Jayne Simpson (1643 - 1717)

A fifth cousin three times removed of the above, Jayne was not from a wealthy strand of the family. Forced to provide for herself by commerce she became a trader in the liquid metal mercury, supplying it for use by many of the famous scientists of the age. She struck up a lifelong friendship with Nell Gwynn, sadly contaminating some of the latter's oranges with her poisonous wares - with resultant unforeseen tragic consequences for some of Nell's best friends - including a certain Merry Monarch.

Charles Simpson, Seventh Marquess (1664 - 1741)

Great Nephew of Alexander, Charles helped to increase the wealth of the Simpson family. He founded a rope-making business that made a fortune by using substandard (and therefore much cheaper) materials. He was exceedingly lucky to escape punishment in 1703 however when the rope he had supplied for hanging the infamous pirate Captain Kidd snapped twice. Had Kidd survived the third execution attempt he would by law have had to be released. This episode so amused Queen Anne's husband (Prince George) however, that he persuaded the Queen to grant Charles a dukedom - he therefore became the First Duke of Hampshire in 1704.

Frederic Simpson, Second Duke (1700 - 1747)

Son of Charles, Frederic was a remarkable dilettante. On one famous occasion he ate an entire wild boar during a two day non-stop feast; he washed this down with six magnums of madeira and an unspecified (but enormous) quantity of strong ale. He followed this extravaganza by sleeping for five days. Frederic exploded spontaneously on August 4th 1747.

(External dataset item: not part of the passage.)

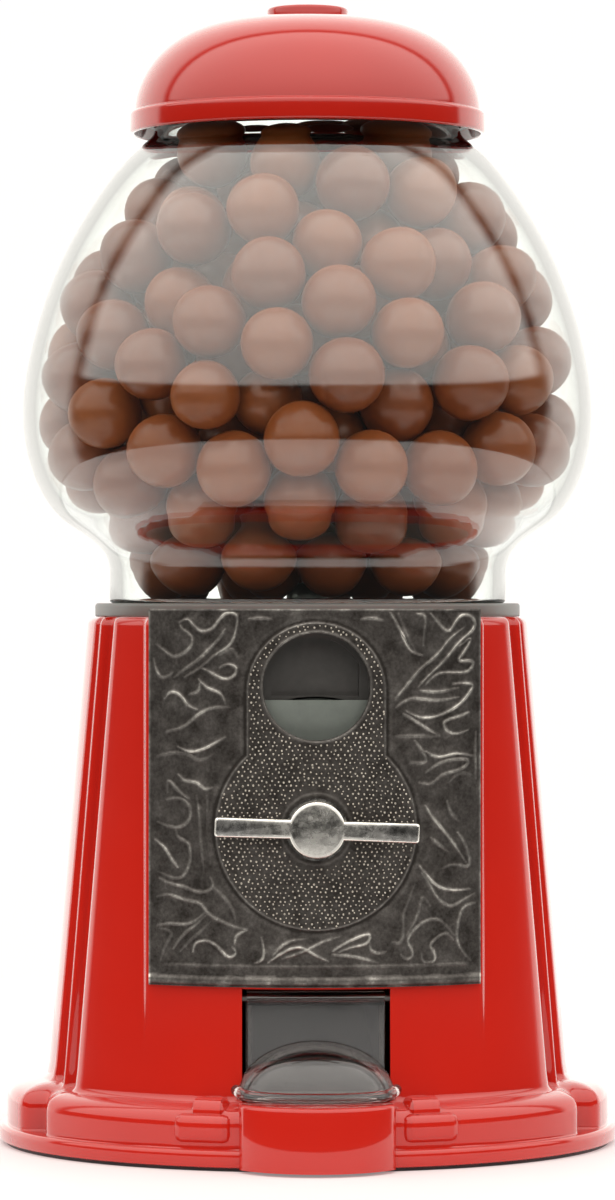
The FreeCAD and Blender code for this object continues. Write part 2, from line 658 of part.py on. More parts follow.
def chute_outside():
    return duct(CHUTE_HALF, CHUTE_FRONT, CHUTE_BACK, -CHUTE_T, CHUTE_H + CHUTE_T)


def ball_chute():
    legs = [cyl(3.4, COVER_TOP, chute_floor(y) - 0.3, x, y) for x, y in chute_leg_places()]
    inner = duct(CHUTE_HALF - CHUTE_T, CHUTE_FRONT - 1, CHUTE_BACK - CHUTE_T, 0, CHUTE_H)
    bore = cyl(TUBE_R - TUBE_T, 45, HOPPER_FLOOR, 0, POCKET_AT)
    pilots = [cyl(1.2, COVER_TOP - 1, COVER_TOP + 8, x, y) for x, y in chute_leg_places()]
    return joined([chute_outside()] + legs).cut([inner, bore] + pilots)


def chute_screws():
    return Part.makeCompound([screw_up(x, y) for x, y in chute_leg_places()])


def flap_hinge_pin():
    return cyl_x(PIN_R, -19.5, 19.5, PIN_Y, PIN_Z)


def ellipsoid(ax, ay, az):
    stretch = FreeCAD.Matrix()
    stretch.scale(V(ax, ay, az))
    ball = Part.makeSphere(1.0).transformGeometry(stretch)
    ball.translate(V(0, SCOOP_Y, SHELF_Z + 0.5))
    return ball


def chute_flap():
    """Clear flap: a flat upper panel and a flared scoop that the hand lifts."""
    low = SHELF_Z + 0.5
    panel = box(-FLAP_HALF, FLAP_HALF, SCOOP_Y, SCOOP_Y + SCOOP_T, low, PIN_Z)
    barrel = cyl_x(BARREL_R, -FLAP_HALF, FLAP_HALF, PIN_Y, PIN_Z)
    dome = ellipsoid(*SCOOP).common(box(-30, 30, SCOOP_Y - 30, SCOOP_Y, low, low + 30))
    bead = ellipsoid(*[a + LIP for a in SCOOP]).common(box(-30, 30, SCOOP_Y - 30, SCOOP_Y, low, low + 1.5))
    hollow = ellipsoid(*[a - SCOOP_T for a in SCOOP])
    side = MOUTH_HALF - 0.4
    walls = body_cone(FRONT_EXTRA + 0.3, low - 1, low + 30).cut(box(-side, side, -90, 90, 0, low + 40))
    whole = joined([panel, barrel, dome, bead])
    return whole.cut([hollow, walls, cyl_x(PIN_R + RUN, -30, 30, PIN_Y, PIN_Z)])


# ---- globe, balls and lid -----------------------------------------------------------------------
def globe_curve():
    return curve(GLOBE_BULB)


def inner_points():
    """The bulb's inner outline: the outer one moved in along its normal."""
    spline = globe_curve()
    points = []
    for r, z in GLOBE_BULB:
        way = spline.tangent(spline.parameter(V(r, 0, z)))[0]
        points.append((r - GLOBE_T * way.z, z + GLOBE_T * way.x))
    return points


def globe():
    inside = inner_points()
    lip = GLOBE_T / 2
    outer = globe_curve().toShape()
    inner = curve(inside).toShape()
    neck_in = inside[0][0]
    mouth_in = inside[-1][0]
    mouth_mid = (GLOBE_MOUTH_R + mouth_in) / 2
    mouth_lip = Part.Arc(V(GLOBE_MOUTH_R, 0, GLOBE_TOP - lip), V(mouth_mid, 0, GLOBE_TOP),
                         V(mouth_in, 0, GLOBE_TOP - lip)).toShape()
    edges = [line((GLOBE_NECK_R, GLOBE_LOW), GLOBE_BULB[0]), outer,
             line(GLOBE_BULB[-1], (GLOBE_MOUTH_R, GLOBE_TOP - lip)), mouth_lip,
             line((mouth_in, GLOBE_TOP - lip), inside[-1]), inner,
             line(inside[0], (neck_in, GLOBE_LOW)), line((neck_in, GLOBE_LOW), (GLOBE_NECK_R, GLOBE_LOW))]
    return spun_edges(Part.__sortEdges__(edges))


def globe_gasket():
    return spun([(HOPPER_R + 0.6, BODY_TOP + 1.2), (51.5, BODY_TOP + 1.2), (51.5, BODY_TOP),
                 (52.7, BODY_TOP), (52.7, GLOBE_LOW), (HOPPER_R + 0.6, GLOBE_LOW)])


def wall_radius(profile, z):
    """Inner radius of the globe at height z, between the outline's points."""
    if z <= profile[0][1]:
        return profile[0][0]
    for (r0, z0), (r1, z1) in zip(profile, profile[1:]):
        if z <= z1:
            return r0 + (r1 - r0) * (z - z0) / (z1 - z0)
    return profile[-1][0]


def inner_profile():
    """Closely spaced points of the inner outline, from the lower neck to the mouth."""
    spline = curve(inner_points())
    first, last = spline.FirstParameter, spline.LastParameter
    steps = 60
    points = [spline.value(first + (last - first) * i / steps) for i in range(steps + 1)]
    return [(p.x, p.z) for p in points]


def push_inside(ball, profile):
    """Move one ball to the inner side of the glass, above the wheel and clear of its cap nut."""
    x, y, z, r = ball
    z = max(z, WHEEL_TOP + 1.8 + r)
    reach = math.hypot(x, y)
    out, up = reach - min(reach, NUT_R), z - min(z, NUT_TOP)
    lack = r + 2 * BALL_GAP - math.hypot(out, up)
    if lack > 0:
        z += lack if up > 0 else 0.0
        if out > 0:
            x, y = x * (reach + lack) / reach, y * (reach + lack) / reach
            reach += lack
    if reach < 1e-6:
        return [x, y, z, r]
    # nearest point of the outline and its inward normal
    best = None
    for (r0, z0), (r1, z1) in zip(profile, profile[1:]):
        dr, dz = r1 - r0, z1 - z0
        length = math.hypot(dr, dz)
        t = max(0.0, min(1.0, ((reach - r0) * dr + (z - z0) * dz) / (length * length)))
        pr, pz = r0 + dr * t, z0 + dz * t
        inward = ((reach - pr) * -dz + (z - pz) * dr) / length
        gap = math.hypot(reach - pr, z - pz)
        if best is None or gap < best[0]:
            best = (gap, inward, -dz / length, dr / length)
    gap, inward, nr, nz = best
    depth = gap if inward > 0 else -gap
    lack = r + BALL_GAP - depth
    if lack > 0:
        reach_new = max(0.0, reach + nr * lack)
        x, y = x * reach_new / reach, y * reach_new / reach
        z += nz * lack
    neck = profile[0][0] - r - BALL_GAP
    reach = math.hypot(x, y)
    if z < profile[0][1] and reach > neck:
        x, y = x * neck / reach, y * neck / reach
    return [x, y, z, r]


def settled_balls():
    """Balls dropped loosely in the globe and pushed apart until they lie on each other."""
    rng = random.Random(11)
    profile = inner_profile()
    balls = []
    pitch = 2 * BALL_R * 1.03
    z = WHEEL_TOP + 2.0 + BALL_R
    layer = 0
    while z < GLOBE_TOP + 34:
        room = wall_radius(profile, min(z, GLOBE_TOP)) - BALL_R if z < 226 else 42 - 0.2 * (z - 226)
        shift = pitch / 2 if layer % 2 else 0.0
        count = int(room // pitch) + 2
        for i in range(-count, count + 1):
            for j in range(-count, count + 1):
                x = i * pitch + (pitch / 2 if j % 2 else 0.0) + shift + rng.uniform(-1.6, 1.6)
                y = j * pitch * 0.866 + shift * 0.577 + rng.uniform(-1.6, 1.6)
                if math.hypot(x, y) < room:
                    radius = BALL_R * (1 + rng.uniform(-BALL_SPREAD, BALL_SPREAD))
                    balls.append([x, y, z + rng.uniform(-1.5, 1.5), radius])
        z += pitch * 0.80
        layer += 1
    balls = balls[:BALL_LIMIT]
    for turn in range(RELAX_TURNS):
        sink = 0.3 if turn < RELAX_TURNS * 0.45 else 0.0
        for ball in balls:
            ball[2] -= sink
        push_apart(balls)
        balls = [push_inside(ball, profile) for ball in balls]
    return balls


def neighbours(balls):
    cells = {}
    for index, (x, y, z, _) in enumerate(balls):
        cells.setdefault((int(x // BALL_CELL), int(y // BALL_CELL), int(z // BALL_CELL)), []).append(index)
    pairs = []
    for (cx, cy, cz), members in cells.items():
        near = [k for dx in (-1, 0, 1) for dy in (-1, 0, 1) for dz in (-1, 0, 1)
                for k in cells.get((cx + dx, cy + dy, cz + dz), ())]
        pairs += [(i, k) for i in members for k in near if i < k]
    return pairs


def push_apart(balls):
    for i, k in neighbours(balls):
        a, b = balls[i], balls[k]
        dx, dy, dz = b[0] - a[0], b[1] - a[1], b[2] - a[2]
        want = a[3] + b[3] + BALL_GAP
        if abs(dx) > want or abs(dy) > want or abs(dz) > want:
            continue
        gap = math.sqrt(dx * dx + dy * dy + dz * dz) or 1e-6
        if gap < want:
            move = (want - gap) / 2 / gap
            a[0] -= dx * move
            a[1] -= dy * move
            a[2] -= dz * move
            b[0] += dx * move
            b[1] += dy * move
            b[2] += dz * move


def candy_balls():
    balls = [b for b in settled_balls() if b[2] + b[3] < GLOBE_TOP + 2.0]
    profile = inner_profile()
    # a last, small shrink keeps each ball clear of its neighbours
    radii = [b[3] for b in balls]
    for i, k in neighbours(balls):
        gap = math.dist(balls[i][:3], balls[k][:3])
        share = (gap - BALL_GAP / 2) / (radii[i] + radii[k])
        if share < 1:
            radii[i] *= share
            radii[k] *= share
    print("balls", len(balls), "smallest radius", round(min(radii), 2))
    return Part.makeCompound([Part.makeSphere(r, V(*b[:3])) for b, r in zip(balls, radii)])


def lid_outline(r_max, top, low, points=9):
    """Superellipse from the lid's shoulder to its crown."""
    outline = []
    for i in range(points):
        t = math.sin(math.pi / 2 * i / (points - 1)) if i else 0.0
        r = r_max * (1 - t ** 2.5) ** (1 / 2.6) if t < 1 else 0.0
        outline.append((r, low + (top - low) * t))
    return outline


def lid_dome():
    outside = lid_outline(LID_DOME_R, LID_DOME_TOP, LID_SHOULDER)
    inside = lid_outline(LID_DOME_R - LID_T, LID_DOME_TOP - LID_T, LID_SHOULDER)
    outer = curve(outside).toShape()
    inner = curve(inside).toShape()
    low_in = LID_R - LID_T
    edges = [line((LID_R, LID_LOW), (LID_R, LID_SHOULDER - 0.6)),
             line((LID_R, LID_SHOULDER - 0.6), (LID_DOME_R, LID_SHOULDER)), outer,
             line((0, LID_DOME_TOP), (0, LID_DOME_TOP - LID_T)), inner,
             line((LID_DOME_R - LID_T, LID_SHOULDER), (LID_DOME_R - LID_T, LID_SHOULDER - 1.6)),
             line((LID_DOME_R - LID_T, LID_SHOULDER - 1.6), (low_in, LID_SHOULDER - 2.2)),
             line((low_in, LID_SHOULDER - 2.2), (low_in, LID_LOW)), line((low_in, LID_LOW), (LID_R, LID_LOW))]
    return spun_edges(Part.__sortEdges__(edges)).cut(cyl(1.6, 270, 290))


def lid_knob():
    knob = cyl(KNOB_R, LID_DOME_TOP - 0.2, TOTAL_H)
    knob = knob.makeFillet(0.9, [e for e in knob.Edges if e.CenterOfMass.z > TOTAL_H - 0.1])
    knob = knob.cut(lid_filled())
    return knob.cut(cyl(1.2, 270, TOTAL_H - 1.0))


def lid_filled():
    """The lid's outer shape as one filled body, to fit the knob and liner to it."""
    outer = curve(lid_outline(LID_DOME_R, LID_DOME_TOP, LID_SHOULDER)).toShape()
    edges = [line((0, LID_SHOULDER), (LID_DOME_R, LID_SHOULDER)), outer,
             line((0, LID_DOME_TOP), (0, LID_SHOULDER))]
    return spun_edges(Part.__sortEdges__(edges))


def lid_knob_screw():
    seat = LID_DOME_TOP - LID_T
    return cyl(3.4, seat - 1.6, seat - 0.06).fuse(cyl(1.18, seat - 0.1, TOTAL_H - 1.1)).removeSplitter()


def lid_liner():
    """Ring inside the lid that rests on the globe's mouth and centres the lid on it."""
    seat, top = GLOBE_TOP + 0.1, GLOBE_TOP + 1.9
    return spun([(31.0, seat), (38.2, seat), (38.2, 251.6), (39.6, 251.6), (39.6, seat), (41.5, seat),
                 (41.3, top), (31.0, top)])


PARTS = (base_body, base_felt, bottom_cover, bottom_cover_screws, face_plate, face_plate_screws,
         front_bush, handle, handle_shaft, coin_wheel, coin_guide, coin_sill, bracket_screws,
         mechanism_bracket, rear_bush, ratchet_wheel, pawl, pawl_pivot_screw, pawl_spring, drive_pinion,
         crown_gear, drive_shaft, shaft_clip, drive_shaft_clip, centre_bush, hopper, hopper_screws,
         drop_hole_cover, dispensing_wheel, wheel_cap_nut, drop_tube, ball_chute, chute_screws,
         flap_hinge_pin, chute_flap, globe, globe_gasket, candy_balls, lid_dome, lid_knob,
         lid_knob_screw, lid_liner)


def main():
    os.makedirs("parts", exist_ok=True)
    for make in PARTS:
        shape = make()
        print(make.__name__, "solids", len(shape.Solids), "valid", shape.isValid(),
              "volume", round(shape.Volume, 1))
        shape.exportStep("parts/" + make.__name__ + ".step")


main()
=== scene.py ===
"""Gumball machine: the looks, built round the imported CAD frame. Metres, +Z up, the front faces -Y.

Shapes are written in millimetres and scaled as their points go into a mesh.
"""
import json
import math
import random

import bmesh
import bpy
import numpy as np
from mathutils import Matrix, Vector


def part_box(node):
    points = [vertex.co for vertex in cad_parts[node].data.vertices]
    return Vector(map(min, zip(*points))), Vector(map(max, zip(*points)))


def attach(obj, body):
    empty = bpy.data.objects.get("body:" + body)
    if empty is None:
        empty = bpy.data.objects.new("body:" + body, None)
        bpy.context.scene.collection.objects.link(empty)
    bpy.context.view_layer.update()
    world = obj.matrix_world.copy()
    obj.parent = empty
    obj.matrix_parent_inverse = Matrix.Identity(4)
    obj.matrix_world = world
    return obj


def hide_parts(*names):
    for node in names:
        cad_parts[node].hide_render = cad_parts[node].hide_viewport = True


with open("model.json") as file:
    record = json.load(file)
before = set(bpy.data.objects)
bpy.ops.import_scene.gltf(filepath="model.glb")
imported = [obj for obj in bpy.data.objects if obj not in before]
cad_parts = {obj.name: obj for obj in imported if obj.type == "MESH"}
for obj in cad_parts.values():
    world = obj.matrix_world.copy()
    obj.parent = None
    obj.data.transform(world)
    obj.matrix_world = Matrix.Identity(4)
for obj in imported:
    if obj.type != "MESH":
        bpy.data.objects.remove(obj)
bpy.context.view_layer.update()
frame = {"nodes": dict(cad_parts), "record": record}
NODES = frame["nodes"]
MM = 0.001


def cad_box(node):
    """Lowest and highest corners of a CAD node, in millimetres."""
    low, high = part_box(node)
    return low / MM, high / MM


PLATE_LOW, PLATE_HIGH = cad_box("face_plate")
BASE_LOW, BASE_HIGH = cad_box("base_body")
LID_LOW, LID_HIGH = cad_box("lid_dome")
HUB_LOW, HUB_HIGH = cad_box("handle")
AXIS_Z = (HUB_LOW.z + HUB_HIGH.z) / 2
PLATE_R = -PLATE_LOW.y - 0.7      # outer radius of the plate's field, under its highest relief


# ---- meshes
def new_object(name, data):
    obj = bpy.data.objects.new(name, data)
    bpy.context.scene.collection.objects.link(obj)
    return obj


def mesh_piece(name, verts, faces, sharp=None):
    """Object from points in millimetres."""
    mesh = bpy.data.meshes.new(name)
    mesh.from_pydata((np.asarray(verts, float) * MM).tolist(), [], faces)
    mesh.update()
    obj = new_object(name, mesh)
    tidy_mesh(obj, sharp)
    return obj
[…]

George Simpson, Third Duke (1708 - 1803)

On his brother's explosion, George became the third duke in 1747. Five years later he had an apoplectic fit brought on by losing his birthday (9th September) in the eleven days removed that year when Britain finally adopted the Gregorian calendar. Never the same man again, he spent the rest of his long life pretending to be a tree in Windsor Great Park, once famously confusing George III. Despite - or possibly because of - his madness he managed to marry five times and father eleven sons and thirteen daughters, ensuring the perpetuation of the family.

Sir Everard Simpson. (1743 - 1783)

A second cousin of the above, Sir Everard also spent a great deal of time in France. Something of a dandy he became firm friends with the young prince George, (later to be Regent and King George IV).

On the 21st November 1783 whilst a spectator at the Montgolfier Brother's famous inaugural balloon flight, one of the mooring ropes became entangled with a piece of Everard's elaborate jewellery and he was swept into the air suspended beneath the balloon. Sadly no-one noticed his predicament and as the clasp broke he plummeted to his death, the first ever air fatality.

Arthur Simpson, Fourth Duke (1785 - 1835)

Great Grandson of the previous Duke, Arthur made his name as an amateur naturalist, collecting many unusual creatures in his travels around the globe - and unfortunately contracting many unusual diseases on the way. His voyage of 1820 was perhaps his most dramatic, when shipwrecked on a hitherto unknown uninhabited pacific island he managed with the help of the other survivors to build an enormous boat almost entirely from leaves. The boat sank when just 300 yards out to sea but luckily it formed a dense mat of vegetation that then floated for forty miles at which point a passing Tea Clipper spotted the castaways and rescued them. Arthur was eaten on his final voyage in 1835.